When it comes to the most women-friendly states, Minnesota is No. 1.
The personal finance website looked at 19 metrics ranging from how much women make to life expectancy for women. Minnesota got a score of 78.37 out of 100. Vermont came in at No. 2 with a score of 76.08, followed by North Dakota at No. 3, and Massachusetts and New Hampshire rounding out the top five.
Overall, Minnesota ranked No. 1 for "women's economic and social wellbeing" and No. 5 for "women's health and safety." Here's how the women-friendliness for the state breaks down:
- Highest median earnings for female workers (adjusted for cost of living): Minnesota ranks No. 6.
- Lowest unemployment rate for women: No. 4.
- Lowest percentage of women in poverty: No. 6.
- Lowest high school dropout rate for women: No. 2.
- Highest percent of women who voted in the 2012 presidential election: No. 4.
- Lowest female uninsured rate: No. 5.
- Highest life expectancy for women at birth: No. 2.
- Quality of women's hospitals: No. 5.
- Women's preventive health care: No. 13.
Read more about the survey here.
National Women's History Month
National Women's History Week was first established by Congress in 1981, before it was expanded to National Women's History Month in 1987.
The roots for it date back to March 8, 1857, when women from factories in New York City protested over working conditions, the Census Bureau says.
This year's National Women's History Month theme is "honoring trailblazing women in labor and business," according to the National Women's History Project.
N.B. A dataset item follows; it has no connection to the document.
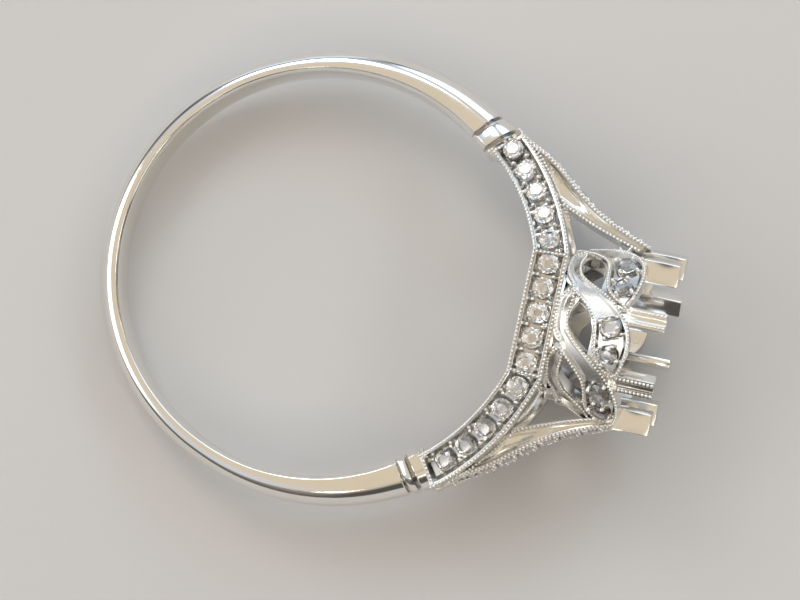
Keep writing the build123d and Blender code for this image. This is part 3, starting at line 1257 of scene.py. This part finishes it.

The project's website says "women have always worked, but often their work has been undervalued and unpaid."
Being underpaid is still an issue today, with the Census Bureau noting the median annual earnings of women age 15 and older who worked full-time in 2015 is $40,742. For men, it was $51,212. That same year, female workers who worked full-time made 80 cents to every dollar their male counterpart earned.